A omissão do Banco de
Portugal assenta também numa cultura jurídica que tem que ser erradicada
No sector público, existe uma terrível assimetria entre uma
omissão e um acto que venha a ser considerado incorrecto. Uma decisão não
tomada, adiada, nunca suscita a mais leve sanção. Já uma decisão que, com razão
ou por capricho superior, venha a ser reprovada, merece um castigo claro,
qualquer que seja a forma com que este se concretize.
Com este sistema de incentivos, perante uma escolha com
algum grau de ambiguidade, mesmo não elevado, qualquer funcionário ou
responsável tenderá a optar pela alternativa menos arriscada: adiar a decisão
ou nada fazer.
Por isso, temos um Estado que demora uma eternidade a
deferir a menor bagatela. Em consequência desta forma de funcionar, os cidadãos
desesperam e os empresários vêem-se confrontados com uma administração que
parece ter recebido ordens superiores para colocar os maiores obstáculos
possíveis – e sobretudo imaginários – à criação de emprego.

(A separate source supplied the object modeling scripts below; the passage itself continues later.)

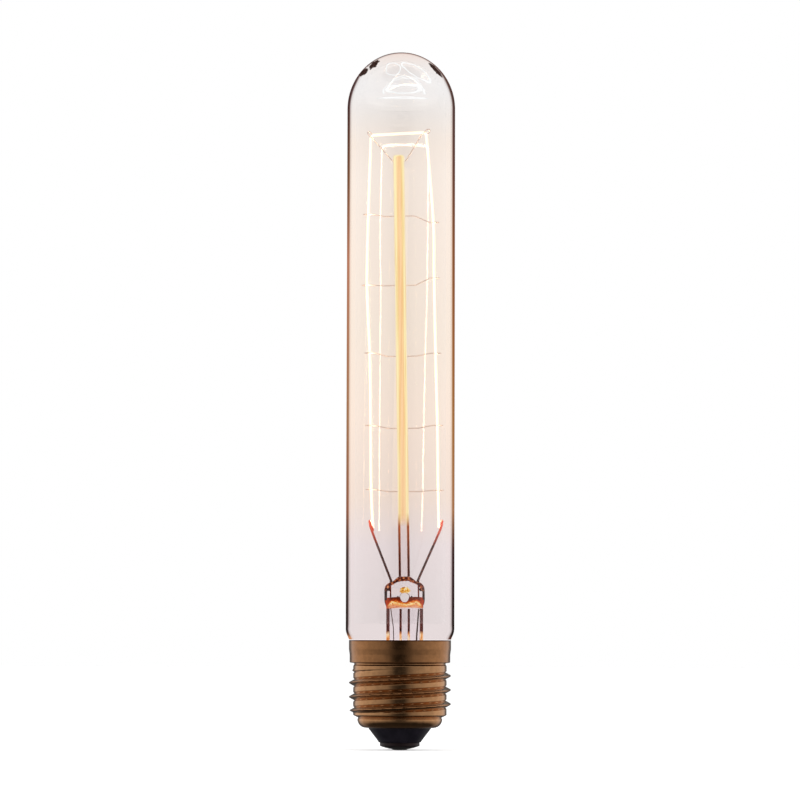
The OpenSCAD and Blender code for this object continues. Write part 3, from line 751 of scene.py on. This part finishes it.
def envelope_outline(wall, shoulder_z, shoulder_r):
    """Outer then inner outline of the blown tube, from the dome down and back up."""
    tube_r = GLASS_HIGH[0]
    dome_z = LAMP_TOP - DOME_H
    rim_z = SHELL_HIGH[2]
    ledge_z = rim_z + 0.08
    turn = 24
    end_r = tube_r - shoulder_r * (1 - math.cos(math.radians(turn)))
    end_z = shoulder_z - shoulder_r * math.sin(math.radians(turn))
    ledge_r = end_r - (end_z - ledge_z) * math.tan(math.radians(turn))
    neck_r = 12.4
    seal_z = GLASS_LOW[2]
    cone_z = 21.7
    centre = tube_r - shoulder_r
    neck = soften([
        [ledge_r + 0.03, ledge_z + 0.1], [ledge_r - 0.3, ledge_z], [neck_r, ledge_z],
        [SEAL_R, cone_z], [SEAL_R, seal_z], [SEAL_R - wall, seal_z],
        [SEAL_R - wall, cone_z + wall / 4], [neck_r - wall, ledge_z]],
        [0.06, 0.1, 0.5, 1.5, 0.2, 0.2, 1.5, 1.0], 5)
    outer = np.vstack([
        arc(0, 0, 1, 90, 0, 48) * [tube_r, DOME_H] + [0, dome_z],
        refine([[tube_r, dome_z], [tube_r, shoulder_z]], 12)[1:-1],
        arc(centre, shoulder_z, shoulder_r, 0, -turn, 12)])
    inner = np.vstack([
        arc(centre, shoulder_z, shoulder_r - wall, -turn, 0, 12),
        refine([[tube_r - wall, shoulder_z], [tube_r - wall, dome_z]], 12)[1:-1],
        arc(0, 0, 1, 0, 90, 48) * [tube_r - wall, DOME_H - wall] + [0, dome_z]])
    return np.vstack([outer, neck, inner])


def read_vectors(items, key):
    """One vector of each of a mesh's faces or vertices."""
    flat = np.empty(len(items) * 3)
    items.foreach_get(key, flat)
    return flat.reshape(-1, 3)


def inner_faces(piece, x=0.0, top=LAMP_TOP):
    """1 for the faces that look towards the upright axis at x, which ends at the height top."""
    out = read_vectors(piece.data.polygons, "center") - [x * MM, 0, 0]
    out[:, 2] = np.maximum(out[:, 2] - top * MM, 0)
    return np.sum(out * read_vectors(piece.data.polygons, "normal"), axis=1) < 0


def set_slots(piece, slots):
    """Gives each face of a piece the number of its material."""
    piece.data.polygons.foreach_set("material_index", np.asarray(slots, np.int32))
    piece.data.update()


class LAMP_OT_envelope(bpy.types.Operator):
    """Blow the glass tube with its dome, shoulder and neck"""
    bl_idname = "lamp.envelope"
    bl_label = "Glass envelope"

    def execute(self, context):
        outline = envelope_outline(size("glass_wall"), size("shoulder_z"), size("shoulder_r"))
        piece = turn_round("blown_envelope", outline, 144)
        stand_for(
            piece, "clear_glass", "glass_envelope", blown_glass_skin(), blown_glass_inside(),
            sealed_neck())
        # Inner faces get the second material, and the neck in the cap gets the third
        inside = inner_faces(piece, top=LAMP_TOP - DOME_H)
        sunk = read_vectors(piece.data.polygons, "center")[:, 2] < NECK_TOP * MM
        set_slots(piece, np.where(sunk, 2, inside))
        return {"FINISHED"}


# Stem

STEM_X = (EXHAUST_LOW[0] + EXHAUST_HIGH[0]) / 2
PRESS_Z = PRESS_LOW[2] + 0.05
ROD_LEAN = 0.9


def lean(points):
    """Turns points of the leaning frame of rod and press, which starts at the press's foot."""
    a = math.radians(ROD_LEAN)
    p = np.asarray(points, float)
    x = STEM_X + p[..., 0] * math.cos(a) - p[..., 2] * math.sin(a)
    z = PRESS_Z + p[..., 0] * math.sin(a) + p[..., 2] * math.cos(a)
    return np.stack([x, p[..., 1], z], -1)


def place_leaning(piece):
    """Applies the lean to a finished mesh that was made upright on the frame's own axis."""
    vertices = piece.data.vertices
    leaning = lean(read_vectors(vertices, "co") / MM) * MM
    vertices.foreach_set("co", leaning.ravel())
    piece.data.update()
    return piece


PRESS_W = 10.4
PRESS_T = 3.4
PRESS_H = 6.8
PRESS_RISE = 1.4
PRESS_CORNER = 2.0
PRESS_FLAT = 1.55
STEM_R = 4.75
HOLE_H = 2.8
HOLE_R = 1.2


def slab_grid():
    """The slab: rings run from the hole's edge out to the outline on the front, and back in
    again behind. Each ring lies part of the way between hole and outline, and the slab's
    half thickness falls off to nothing along a quarter circle near either of them.
    """
    side = PRESS_W / 2
    half = np.vstack([
        [[side - 0.5, 0.4], [side, 1.6]],
        arc(side - PRESS_CORNER, PRESS_H - PRESS_CORNER, PRESS_CORNER, 0, 90, 8),
        [[PRESS_FLAT, PRESS_H + PRESS_RISE]]])
    outline = np.vstack([half, half[::-1] * [-1, 1]])
    outline = soften(outline, 0.5, 4, closed=True)
    outline = refine(np.vstack([outline, outline[:1]]), 0.1)[:-1]
    x, h = outline[:, 0], outline[:, 1] - HOLE_H
    polar = np.arctan2(h, x)
    order = np.argsort(polar)
    a = turns(144) - math.pi
    edge = np.interp(a, polar[order], np.hypot(x, h)[order], period=2 * math.pi)
    share = np.array([
        0, 0.01, 0.03, 0.06, 0.1, 0.15, 0.3, 0.5, 0.65, 0.74, 0.8, 0.85, 0.89, 0.93, 0.96,
        0.98, 0.992, 1.0])
    # The hole's edge is rounded over 0.12 of the way. The outer edge is rounded over 0.28 of
    # it at the sides, and more along the arched top
    hole_edge = np.sqrt(1 - (1 - np.minimum(share / 0.12, 1)) ** 2)
    wide = 0.28 + 0.16 * np.clip(np.sin(a), 0, 1) ** 2
    inwards = np.minimum((1 - share)[:, None] / wide, 1)
    depth = PRESS_T / 2 * hole_edge[:, None] * np.sqrt(1 - (1 - inwards) ** 2)
    share = np.concatenate([share, share[-2:0:-1]])
    y = np.concatenate([-depth, depth[-2:0:-1]])
    r = HOLE_R + (edge - HOLE_R) * share[:, None]
    return np.stack([r * np.cos(a), y, HOLE_H + r * np.sin(a)], -1)


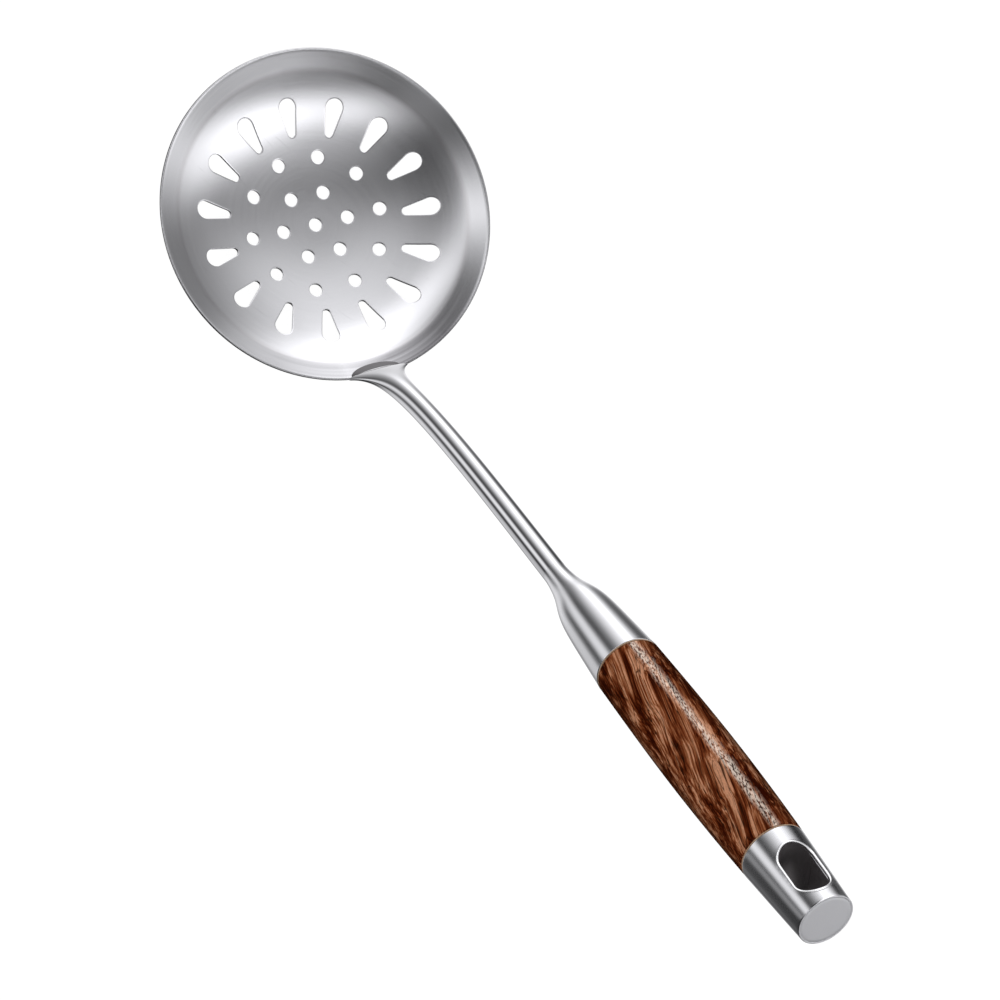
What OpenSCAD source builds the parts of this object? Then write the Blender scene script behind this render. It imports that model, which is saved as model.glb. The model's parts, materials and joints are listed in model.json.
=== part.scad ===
// Perforated skimmer ladle, bowl level, handle rising towards +X.
// The origin is the middle of the centre drain hole, on the underside of the bowl.

/* [Bowl] */
// Outer radius of the rim
bowl_r = 60; // [50:1:70]
// Height of the rim's outer edge above the bottom
bowl_depth = 18.3; // [15:0.1:22]
// Exponent of the dish curve: 2 is a parabola, more is flatter in the middle
bowl_curve = 2.48; // [2.2:0.02:2.8]
// Thickness of the pressed sheet
sheet_t = 1; // [0.8:0.1:1.2]
// Width of the straight band inside the rim
band_w = 7; // [5:0.5:9]

/* [Drain holes] */
// Radius of every round hole
hole_r = 2.4; // [2:0.1:2.6]
// Circle that the inner ring of holes lies on
inner_ring_r = 12.3; // [10:0.1:14]
// Number of holes in the inner ring
inner_ring_n = 6; // [4:1:6]
// Circle that the outer ring of holes lies on
outer_ring_r = 24.4; // [22:0.1:26]
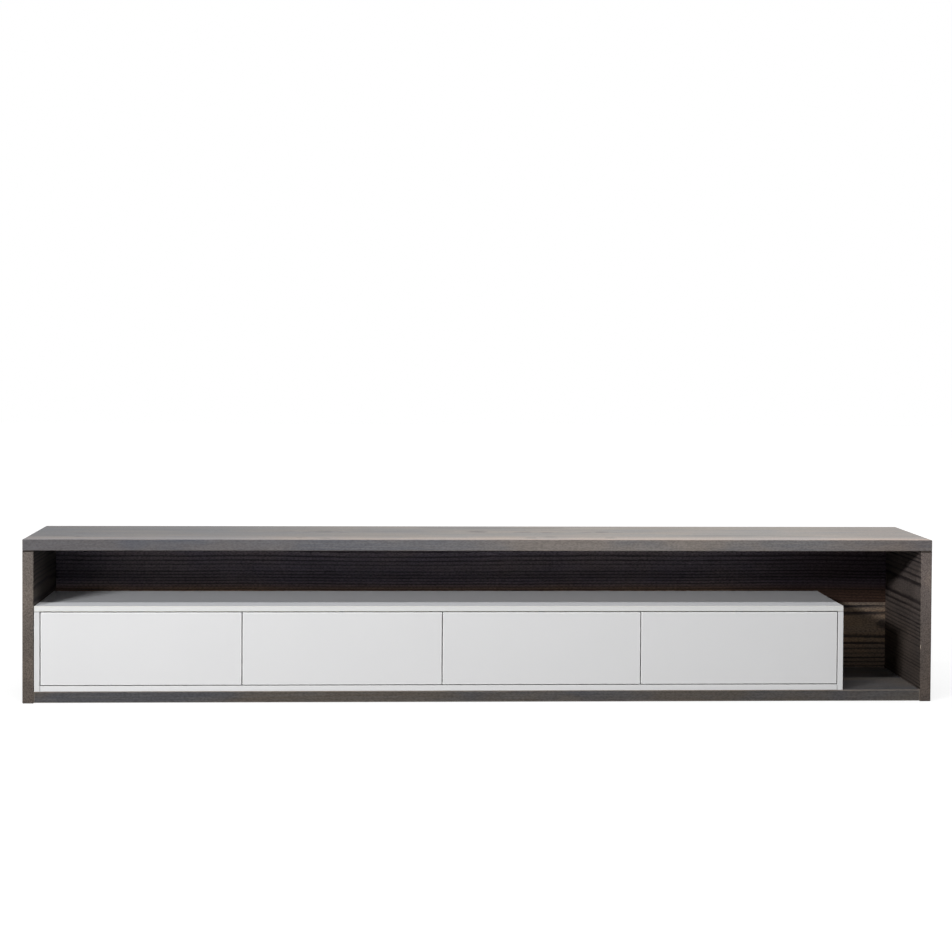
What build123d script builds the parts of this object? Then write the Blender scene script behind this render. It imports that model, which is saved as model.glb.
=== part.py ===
from build123d import *
import os

# Long low television stand: an open-fronted timber frame that holds a white case of four drawers.
# Millimetres, +Z up, front towards -Y, origin on the floor under the middle of the stand.

os.makedirs("parts", exist_ok=True)

# Timber frame
stand_length = 2700.0
stand_depth = 450.0
stand_height = 484.0
timber = 33.0
floor_gap = 2.0
arris = 1.5
shelf_height = 164.0
side_bay_length = 233.0
cable_gap = 61.0

# Back boards, let into a rebate round the rear of the frame, with room for their screw heads
back_thickness = 12.0
back_setback = 1.0
rebate = 10.0
back_end_clearance = 0.5
seam_chamfer = 1.0
cable_slot_length = 110.0
cable_slot_height = 45.0

# Loose tenons in the four corner joints of the frame
tenon_width = 40.0
tenon_thickness = 10.0
tenon_in_face = 18.0
tenon_in_end = 32.0
mortise_slack = 1.0
tenons_per_joint = 3

# Felt pads between the bottom slab and the floor
pad_side = 30.0
pad_inset = 60.0
pad_count = 5

# Lacquered case
case_board = 16.0
case_back_thickness = 3.0
case_side_gap = 1.0
case_setback = 1.0
case_easing = 0.8
tongue = 5.0
housing_depth = 4.0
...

Acresce aqui uma outra assimetria. No sector público, parece
que proibir de forma abusiva não tem custos, enquanto autorizar poderá tê-los.
Talvez neste caso a assimetria possa ser explicada, quando não por corrupção (quem
não paga “luvas” não recebe autorização), por um síndroma de “porteiro de
discoteca”, que só sente verdadeiramente o seu poder, quando o usa da forma
mais caprichosa e irracional possível.
Todo este intróito para comentar a assessoria jurídica do
Banco de Portugal, que o conduziu à omissão, em vez da acção, mesma que essa
viesse posteriormente a ser criticada.
Segundo Carlos Costa revelou na comissão de inquérito
parlamentar, o Banco de Portugal, apesar de toda a informação entretanto
recolhida contra Ricardo Salgado, não lhe retirou o estatuto de idoneidade
devido a pareceres jurídicos recebidos a atestar do bom comportamento daquele
então banqueiro.
É profundamente chocante que, tendo o banco central acesso a
um conjunto de informação incomparavelmente superior ao dos autores dos
pareceres, estes tenham conseguido paralisar o supervisor.
Antes de mais convém relembrar que os pareceres jurídicos
funcionam na base do princípio de “escolha uma doutrina que eu provo-lhe a
contrária”, só estando menos desacreditados do que os estudos de viabilidade
económica da generalidade dos investimentos públicos “estratégicos” (que ainda
ninguém percebeu porque é que as suas previsões delirantes nunca foram
sistematicamente confrontadas com os resultados).
Para além disso, um dos pareceres invocados por Carlos Costa
alegava que a transferência feita pelo construtor Guilherme Moreira para
Ricardo Salgado, “não afeta [a] idoneidade deste último (…) por não ter dado
lugar a condenação pela prática seja de que crime for”. Esta argumentação é ridícula
em termos jurídicos e absurda em termos lógicos. O que o parecer tinha que
demonstrar é que o presente aceite pelo banqueiro nunca seria passível de
condenação de qualquer crime e não que não tinha – ainda – havido qualquer
condenação. Já se imagina um homem a matar a sogra à socapa e a pedir um
parecer a ilibá-lo, porque ainda não tinha sido condenado.
O departamento jurídico do Banco de Portugal preferiu,
assim, não correr o risco de ser contrariado pelo Supremo Tribunal
Administrativo (STA), em vez de defender os depositantes e credores do BES, bem
como a estabilidade do sector bancário português, que é para isso que a
supervisão existe.
Uma escolha tanto mais incompreensível quanto o proverbial
atraso na justiça faria com que a decisão daquele tribunal superior só surgiria
quando já seriam mais do que óbvias as malfeitorias de Ricardo Salgado. Então,
o STA teria que escolher entre dar razão ao banco central ou passar pela maior
humilhação de que há memória.
O que todo este caso revela é que a preferência pela
omissão, tão prevalecente no sector público, incluindo no Banco de Portugal,
deu os piores resultados na supervisão bancária e exige que haja uma
reformulação completa do gabinete jurídico desta instituição, pelo menos ao
nível das chefias. Juristas que não percebem o que é mais importante na
supervisão não podem permanecer nesta área.